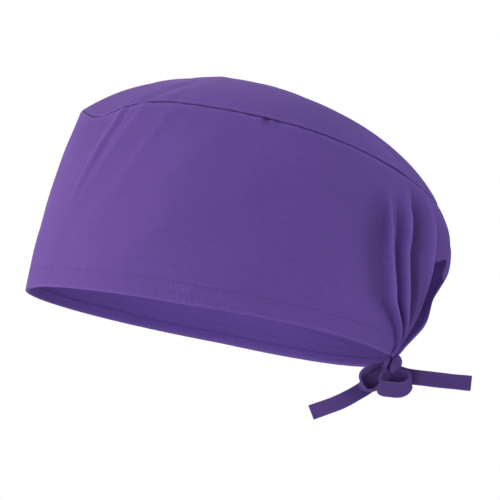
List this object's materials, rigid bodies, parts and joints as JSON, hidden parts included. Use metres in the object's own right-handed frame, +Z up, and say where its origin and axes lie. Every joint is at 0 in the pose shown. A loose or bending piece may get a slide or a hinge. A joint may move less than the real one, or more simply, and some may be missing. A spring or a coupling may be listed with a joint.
{
  "type": "tie-back work cap",
  "caption": "Soft cloth work cap with a side band, a rounded crown panel, a gathered nape with a small window, and a tied bow at the back.",
  "frame": {"origin": "centre of the head opening, in the level plane of the rim, where the cap sits on a head", "axes": "+Z up through the crown, -Y towards the forehead, +Y towards the nape and the ties, +X towards the wearer's left"},
  "size_m": [0.1708, 0.2593, 0.1838],
  "materials": {
    "cap_cloth": "matt plain weave, purple",
    "tie_tape": "matt folded tape of the same cloth, purple"
  },
  "bodies": {
    "root": {"side_band": "cap_cloth", "crown_panel": "cap_cloth", "tie_knot": "tie_tape", "tie_loop_left": "tie_tape", "tie_loop_right": "tie_tape", "tie_tail_left": "tie_tape", "tie_tail_right": "tie_tape"}
  },
  "joints": []
}
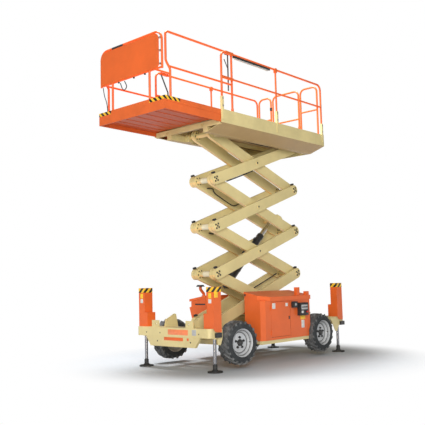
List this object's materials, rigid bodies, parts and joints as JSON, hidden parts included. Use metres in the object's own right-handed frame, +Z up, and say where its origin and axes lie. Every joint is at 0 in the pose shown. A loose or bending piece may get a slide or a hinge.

****

*EXERCISE REQUIREMENTS*:
Send back each record exactly as it stands.

*FINISHED TASK*:
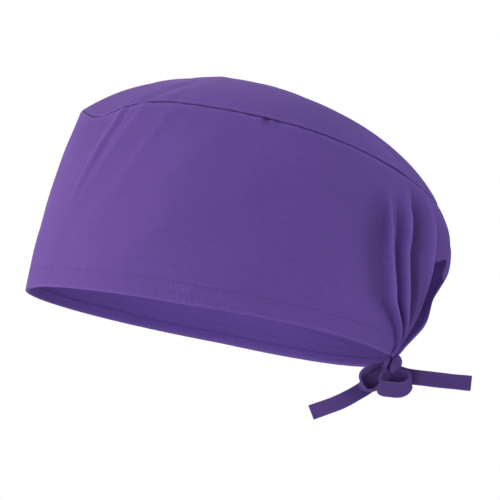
List this object's materials, rigid bodies, parts and joints as JSON, hidden parts included. Use metres in the object's own right-handed frame, +Z up, and say where its origin and axes lie. Every joint is at 0 in the pose shown. A loose or bending piece may get a slide or a hinge. A joint may move less than the real one, or more simply, and some may be missing. A spring or a coupling may be listed with a joint.
{
  "type": "tie-back work cap",
  "caption": "Soft cloth work cap with a side band, a rounded crown panel, a gathered nape with a small window, and a tied bow at the back.",
  "frame": {"origin": "centre of the head opening, in the level plane of the rim, where the cap sits on a head", "axes": "+Z up through the crown, -Y towards the forehead, +Y towards the nape and the ties, +X towards the wearer's left"},
  "size_m": [0.1708, 0.2593, 0.1838],
  "materials": {
    "cap_cloth": "matt plain weave, purple",
    "tie_tape": "matt folded tape of the same cloth, purple"
  },
  "bodies": {
    "root": {"side_band": "cap_cloth", "crown_panel": "cap_cloth", "tie_knot": "tie_tape", "tie_loop_left": "tie_tape", "tie_loop_right": "tie_tape", "tie_tail_left": "tie_tape", "tie_tail_right": "tie_tape"}
  },
  "joints": []
}
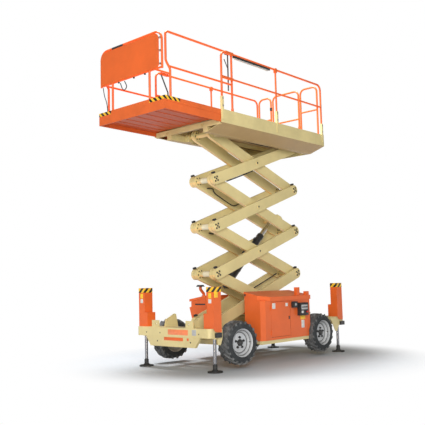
List this object's materials, rigid bodies, parts and joints as JSON, hidden parts included. Use metres in the object's own right-handed frame, +Z up, and say where its origin and axes lie. Every joint is at 0 in the pose shown. A loose or bending piece may get a slide or a hinge.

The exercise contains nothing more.